━━━━━ Raw data ━━━━━

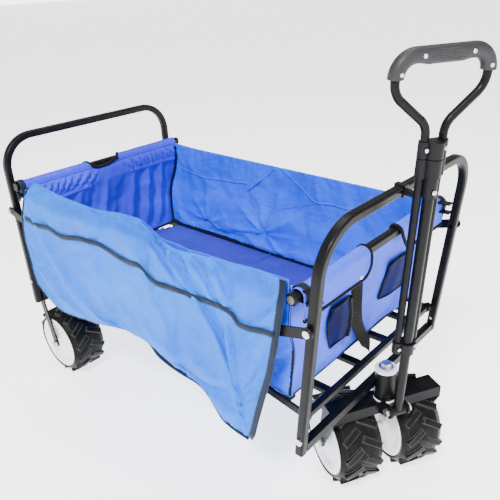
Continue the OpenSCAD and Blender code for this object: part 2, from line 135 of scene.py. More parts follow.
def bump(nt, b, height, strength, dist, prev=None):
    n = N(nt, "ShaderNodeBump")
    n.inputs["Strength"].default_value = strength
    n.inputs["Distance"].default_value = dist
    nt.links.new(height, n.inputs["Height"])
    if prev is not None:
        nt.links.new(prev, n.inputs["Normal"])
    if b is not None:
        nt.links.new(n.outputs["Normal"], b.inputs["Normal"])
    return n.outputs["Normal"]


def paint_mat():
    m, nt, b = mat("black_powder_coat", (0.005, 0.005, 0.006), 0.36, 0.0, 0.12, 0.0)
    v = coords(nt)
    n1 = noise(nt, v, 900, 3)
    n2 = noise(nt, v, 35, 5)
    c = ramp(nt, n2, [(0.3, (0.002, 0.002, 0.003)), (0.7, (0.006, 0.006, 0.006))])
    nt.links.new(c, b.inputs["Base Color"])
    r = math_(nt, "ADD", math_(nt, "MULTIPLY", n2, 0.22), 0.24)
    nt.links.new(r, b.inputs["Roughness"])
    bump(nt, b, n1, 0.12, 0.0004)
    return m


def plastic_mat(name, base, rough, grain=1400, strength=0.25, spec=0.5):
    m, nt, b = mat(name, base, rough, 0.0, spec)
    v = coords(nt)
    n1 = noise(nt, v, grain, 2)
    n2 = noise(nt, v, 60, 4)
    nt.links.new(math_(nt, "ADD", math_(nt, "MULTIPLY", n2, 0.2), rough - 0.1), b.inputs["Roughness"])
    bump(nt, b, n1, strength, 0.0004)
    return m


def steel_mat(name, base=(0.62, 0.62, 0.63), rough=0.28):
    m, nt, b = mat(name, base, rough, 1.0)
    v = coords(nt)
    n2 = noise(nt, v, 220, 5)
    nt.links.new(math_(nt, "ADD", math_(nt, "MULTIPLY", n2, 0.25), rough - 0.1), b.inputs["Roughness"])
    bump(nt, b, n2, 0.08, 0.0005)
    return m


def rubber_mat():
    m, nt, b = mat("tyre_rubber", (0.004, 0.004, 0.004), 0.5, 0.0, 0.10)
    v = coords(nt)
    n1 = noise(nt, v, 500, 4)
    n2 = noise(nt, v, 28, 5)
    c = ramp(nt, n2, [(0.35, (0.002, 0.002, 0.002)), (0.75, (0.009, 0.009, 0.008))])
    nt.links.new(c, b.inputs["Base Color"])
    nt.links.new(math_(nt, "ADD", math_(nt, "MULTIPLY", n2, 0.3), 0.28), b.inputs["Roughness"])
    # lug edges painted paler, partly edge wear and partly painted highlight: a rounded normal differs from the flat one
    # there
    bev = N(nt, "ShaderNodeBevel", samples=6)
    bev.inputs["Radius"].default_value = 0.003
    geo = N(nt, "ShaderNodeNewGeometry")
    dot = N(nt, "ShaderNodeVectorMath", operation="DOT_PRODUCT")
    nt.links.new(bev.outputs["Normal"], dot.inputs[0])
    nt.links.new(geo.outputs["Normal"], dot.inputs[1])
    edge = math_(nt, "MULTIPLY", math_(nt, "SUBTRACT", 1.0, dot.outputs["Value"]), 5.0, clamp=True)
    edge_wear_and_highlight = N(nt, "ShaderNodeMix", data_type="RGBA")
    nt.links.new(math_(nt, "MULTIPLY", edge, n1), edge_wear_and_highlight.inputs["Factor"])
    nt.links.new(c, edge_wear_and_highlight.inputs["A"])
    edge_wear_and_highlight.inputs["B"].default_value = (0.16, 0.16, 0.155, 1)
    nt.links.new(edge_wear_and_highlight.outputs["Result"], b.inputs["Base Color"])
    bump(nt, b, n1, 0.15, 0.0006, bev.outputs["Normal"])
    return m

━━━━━

Given exercise: Give back the whole listing exactly as it reads.

Complete response:
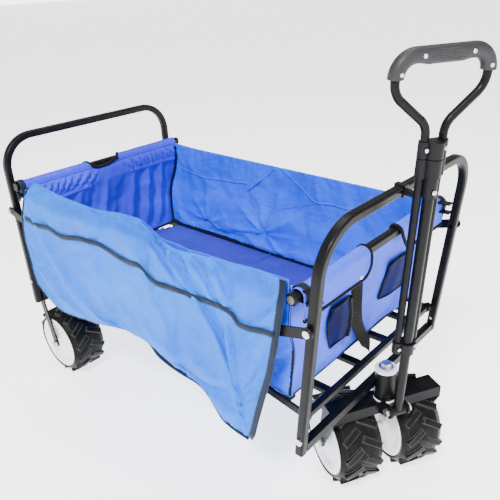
Continue the OpenSCAD and Blender code for this object: part 2, from line 135 of scene.py. More parts follow.
def bump(nt, b, height, strength, dist, prev=None):
    n = N(nt, "ShaderNodeBump")
    n.inputs["Strength"].default_value = strength
    n.inputs["Distance"].default_value = dist
    nt.links.new(height, n.inputs["Height"])
    if prev is not None:
        nt.links.new(prev, n.inputs["Normal"])
    if b is not None:
        nt.links.new(n.outputs["Normal"], b.inputs["Normal"])
    return n.outputs["Normal"]


def paint_mat():
    m, nt, b = mat("black_powder_coat", (0.005, 0.005, 0.006), 0.36, 0.0, 0.12, 0.0)
    v = coords(nt)
    n1 = noise(nt, v, 900, 3)
    n2 = noise(nt, v, 35, 5)
    c = ramp(nt, n2, [(0.3, (0.002, 0.002, 0.003)), (0.7, (0.006, 0.006, 0.006))])
    nt.links.new(c, b.inputs["Base Color"])
    r = math_(nt, "ADD", math_(nt, "MULTIPLY", n2, 0.22), 0.24)
    nt.links.new(r, b.inputs["Roughness"])
    bump(nt, b, n1, 0.12, 0.0004)
    return m


def plastic_mat(name, base, rough, grain=1400, strength=0.25, spec=0.5):
    m, nt, b = mat(name, base, rough, 0.0, spec)
    v = coords(nt)
    n1 = noise(nt, v, grain, 2)
    n2 = noise(nt, v, 60, 4)
    nt.links.new(math_(nt, "ADD", math_(nt, "MULTIPLY", n2, 0.2), rough - 0.1), b.inputs["Roughness"])
    bump(nt, b, n1, strength, 0.0004)
    return m


def steel_mat(name, base=(0.62, 0.62, 0.63), rough=0.28):
    m, nt, b = mat(name, base, rough, 1.0)
    v = coords(nt)
    n2 = noise(nt, v, 220, 5)
    nt.links.new(math_(nt, "ADD", math_(nt, "MULTIPLY", n2, 0.25), rough - 0.1), b.inputs["Roughness"])
    bump(nt, b, n2, 0.08, 0.0005)
    return m


def rubber_mat():
    m, nt, b = mat("tyre_rubber", (0.004, 0.004, 0.004), 0.5, 0.0, 0.10)
    v = coords(nt)
    n1 = noise(nt, v, 500, 4)
    n2 = noise(nt, v, 28, 5)
    c = ramp(nt, n2, [(0.35, (0.002, 0.002, 0.002)), (0.75, (0.009, 0.009, 0.008))])
    nt.links.new(c, b.inputs["Base Color"])
    nt.links.new(math_(nt, "ADD", math_(nt, "MULTIPLY", n2, 0.3), 0.28), b.inputs["Roughness"])
    # lug edges painted paler, partly edge wear and partly painted highlight: a rounded normal differs from the flat one
    # there
    bev = N(nt, "ShaderNodeBevel", samples=6)
    bev.inputs["Radius"].default_value = 0.003
    geo = N(nt, "ShaderNodeNewGeometry")
    dot = N(nt, "ShaderNodeVectorMath", operation="DOT_PRODUCT")
    nt.links.new(bev.outputs["Normal"], dot.inputs[0])
    nt.links.new(geo.outputs["Normal"], dot.inputs[1])
    edge = math_(nt, "MULTIPLY", math_(nt, "SUBTRACT", 1.0, dot.outputs["Value"]), 5.0, clamp=True)
    edge_wear_and_highlight = N(nt, "ShaderNodeMix", data_type="RGBA")
    nt.links.new(math_(nt, "MULTIPLY", edge, n1), edge_wear_and_highlight.inputs["Factor"])
    nt.links.new(c, edge_wear_and_highlight.inputs["A"])
    edge_wear_and_highlight.inputs["B"].default_value = (0.16, 0.16, 0.155, 1)
    nt.links.new(edge_wear_and_highlight.outputs["Result"], b.inputs["Base Color"])
    bump(nt, b, n1, 0.15, 0.0006, bev.outputs["Normal"])
    return m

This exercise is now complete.